Material:
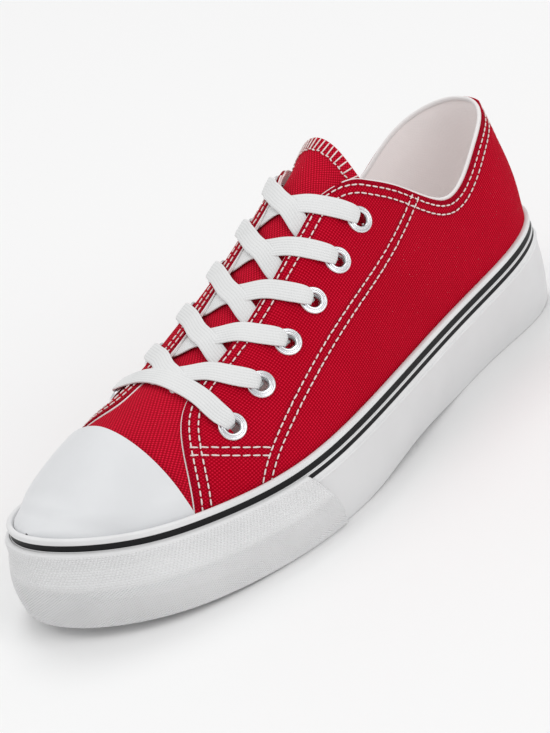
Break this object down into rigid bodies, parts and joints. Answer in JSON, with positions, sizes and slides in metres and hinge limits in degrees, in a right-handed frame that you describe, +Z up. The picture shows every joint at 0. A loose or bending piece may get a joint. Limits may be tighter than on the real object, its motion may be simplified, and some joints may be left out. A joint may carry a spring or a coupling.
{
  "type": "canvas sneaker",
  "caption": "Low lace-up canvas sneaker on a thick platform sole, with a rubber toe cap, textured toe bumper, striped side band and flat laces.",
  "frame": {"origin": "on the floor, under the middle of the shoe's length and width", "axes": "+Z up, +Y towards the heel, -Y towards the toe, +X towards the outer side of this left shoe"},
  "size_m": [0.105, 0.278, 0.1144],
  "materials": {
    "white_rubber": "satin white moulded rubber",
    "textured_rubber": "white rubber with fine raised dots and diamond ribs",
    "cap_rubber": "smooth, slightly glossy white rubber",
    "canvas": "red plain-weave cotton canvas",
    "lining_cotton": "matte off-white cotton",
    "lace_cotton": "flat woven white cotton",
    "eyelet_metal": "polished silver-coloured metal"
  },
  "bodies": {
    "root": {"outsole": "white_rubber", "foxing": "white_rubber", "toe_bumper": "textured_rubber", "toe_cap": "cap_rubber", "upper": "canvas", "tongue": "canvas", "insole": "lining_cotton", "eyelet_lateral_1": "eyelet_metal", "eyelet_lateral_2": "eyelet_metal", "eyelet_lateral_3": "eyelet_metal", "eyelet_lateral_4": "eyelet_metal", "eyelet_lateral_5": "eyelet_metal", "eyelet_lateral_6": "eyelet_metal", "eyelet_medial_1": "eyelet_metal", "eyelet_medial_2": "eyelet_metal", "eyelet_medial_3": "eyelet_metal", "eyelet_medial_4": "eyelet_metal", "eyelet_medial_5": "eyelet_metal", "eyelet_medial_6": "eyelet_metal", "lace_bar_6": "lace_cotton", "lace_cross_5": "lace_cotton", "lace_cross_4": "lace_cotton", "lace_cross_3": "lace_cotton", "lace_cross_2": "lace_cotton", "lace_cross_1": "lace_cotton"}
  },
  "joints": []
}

Task:
Pull every line containing "bodies" from the data.

Solution for this task:
Break this object down into rigid bodies, parts and joints. Answer in JSON, with positions, sizes and slides in metres and hinge limits in degrees, in a right-handed frame that you describe, +Z up. The picture shows every joint at 0. A loose or bending piece may get a joint. Limits may be tighter than on the real object, its motion may be simplified, and some joints may be left out. A joint may carry a spring or a coupling.
  "bodies": {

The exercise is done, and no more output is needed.